Rumblings in the Cloud

One of the old sayings is that there are “lies, damned lies and statistics,” with the implication being you really can’t trust most reported numbers. Still, we’ve often thought, at least with major vendors, that you could trust rankings.

One current set of rankings involves cloud providers. The general impression was that Amazon was first, Microsoft second, and Google third. However, both Google and IBM reported numbers this month — and surprise. Google isn’t third, IBM is.

That isn’t the only thing I found interesting this month. IBM did what few firms never seem to do and followed the best practice of another firm — in this case, Microsoft — in making its CEO choice. This suggests that IBM eventually should be able to challenge for the No. 1 spot in the cloud. If it does, it could point the way for other firms, like Dell, to pass Amazon as well.

Since the subject is the cloud, I’ll shine a light on my new favorite cloud service: Nvidia’s GeForce Now, just released this month.

Cloud Rankings

The cloud is important. Much of what we now watch (Netflix) and buy (Amazon), as well as systems to guard our home’s security (like Arlo and ADT Plus) reside in the cloud. Much of it resides on the Amazon, Microsoft or Google cloud. It seems like a no-brainer to rank the players in order, with Amazon first, Microsoft second and Google third.
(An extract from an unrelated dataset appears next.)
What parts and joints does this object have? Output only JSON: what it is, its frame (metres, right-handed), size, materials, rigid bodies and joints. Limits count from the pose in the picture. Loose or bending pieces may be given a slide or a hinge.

The only issue is that until recently, we didn’t know how much of Google’s revenue came from their cloud. Yes, it uses its cloud for massive services like YouTube, but we typically rank vendors based on what they sell, not what they use internally.

For instance, if Shell Oil built its own trucks and used thousands of them, it still wouldn’t displace GM or Ford in the rankings.

Google reported a decent US$2.6 billion in cloud revenue for the quarter, and $8.9 billion in cloud revenue for the year. However, IBM reported a whopping $6.8 billion for the quarter and $21.2 billion for the year. Note that IBM’s quarterly cloud revenue is within the shooting distance of Google’s annual cloud revenue.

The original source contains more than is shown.